Upgrading an ERP, whether from one on-premise version to another or from on-premise to cloud, introduces a distinct set of challenges that differ from a greenfield implementation.
Cloud ERP addresses most of the structural limitations of on-premise systems. Understanding the benefits helps organizations prioritize the investment and communicate value to skeptical stakeholders.
| Cons of Legacy ERP | Pros of Cloud ERP |
| Onboarding can take months due to poor UX | Vendor-managed updates mean the interface improves continuously |
| IT team responsible for all maintenance, support, and upgrades | Vendor handles infrastructure; IT focuses on strategic work |
| Additional hardware costs every time you scale | Elastic scaling with no capital expenditure on servers |
| Security standards fall behind modern requirements | Enterprise-grade security and compliance managed by the provider |
| Incompatible with SaaS integrations and mobile access | Open APIs enable integration with modern tools and mobile devices |
| Limited remote access, often VPN-dependent | Secure access from any device or location |
Cloud ERP transfers infrastructure responsibility to the vendor, freeing internal IT teams to focus on value-adding projects rather than routine maintenance. Scaling modules up or down happens without disrupting business operations.
A SaaS (Software as a Service) ERP operates on a subscription basis, replacing large upfront capital expenditure with predictable operational costs. The vendor manages upgrades automatically, reducing the risk of running outdated software.
Cloud ERP is accessible from any internet-connected device, making it well suited to hybrid and remote workforces. Employees can access the same data and workflows whether they are in the office, at home, or on site.
Cloud ERP providers offer continuous support and built-in governance controls, including audit trails, role-based access, and data residency options. These features help organizations meet regulatory requirements without building compliance infrastructure from scratch. Cloud ERP governance challenges, such as managing access controls across a shared infrastructure, are real but far more tractable than the equivalent on-premise problems.
Moving to cloud ERP resolves many legacy system limitations but introduces its own implementation challenges. These challenges are primarily organizational rather than technical, and user adoption sits at the center of almost all of them.
The main challenges facing ERP project managers and change leaders include:
An ERP system is often described as the central nervous system of an enterprise because it connects and coordinates data across every business function. That makes digital adoption a critical success factor, not an afterthought. Lemon Learning's change management solution helps organizations embed in-application guidance directly into ERP platforms, reducing training costs and accelerating time to proficiency.

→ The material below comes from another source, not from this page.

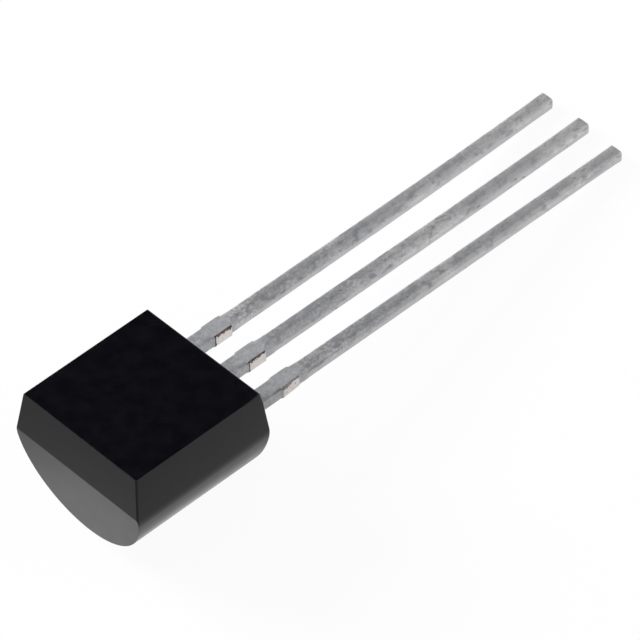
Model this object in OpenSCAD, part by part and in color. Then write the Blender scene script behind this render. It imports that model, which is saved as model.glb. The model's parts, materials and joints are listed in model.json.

For a deeper look at the human side of ERP rollouts, the article on why ERP implementations fail covers the organizational patterns that cause projects to stall after go-live.
For teams planning or currently managing a migration, the guide to cloud ERP implementation best practices provides a practical framework for structuring the transition.
The most common ERP implementation challenges include resistance to change from end users, poor data migration planning, inadequate project management, integration complexity with existing systems, and insufficient training. User adoption consistently ranks as one of the hardest obstacles because employees must learn new workflows while maintaining daily operations.
Organizations face both technical and organizational challenges during ERP transformations. Technical challenges include data migration errors, system integration failures, and security gaps. Organizational challenges include change resistance, unclear project ownership, budget overruns, and low user adoption rates. Addressing the human side of the transformation is just as important as the technical side.
Legacy ERP systems present challenges such as limited remote access, rigid and inflexible architecture, poor compatibility with modern SaaS integrations, high internal IT maintenance costs, and outdated security standards. These limitations make it increasingly difficult for growing companies to scale operations or support distributed workforces.
Growing companies face challenges such as data migration complexity when moving from on-premise to cloud, governance and compliance requirements in a shared-infrastructure environment, retraining staff on new interfaces, managing change across multiple departments simultaneously, and selecting the right subscription model that fits evolving business needs.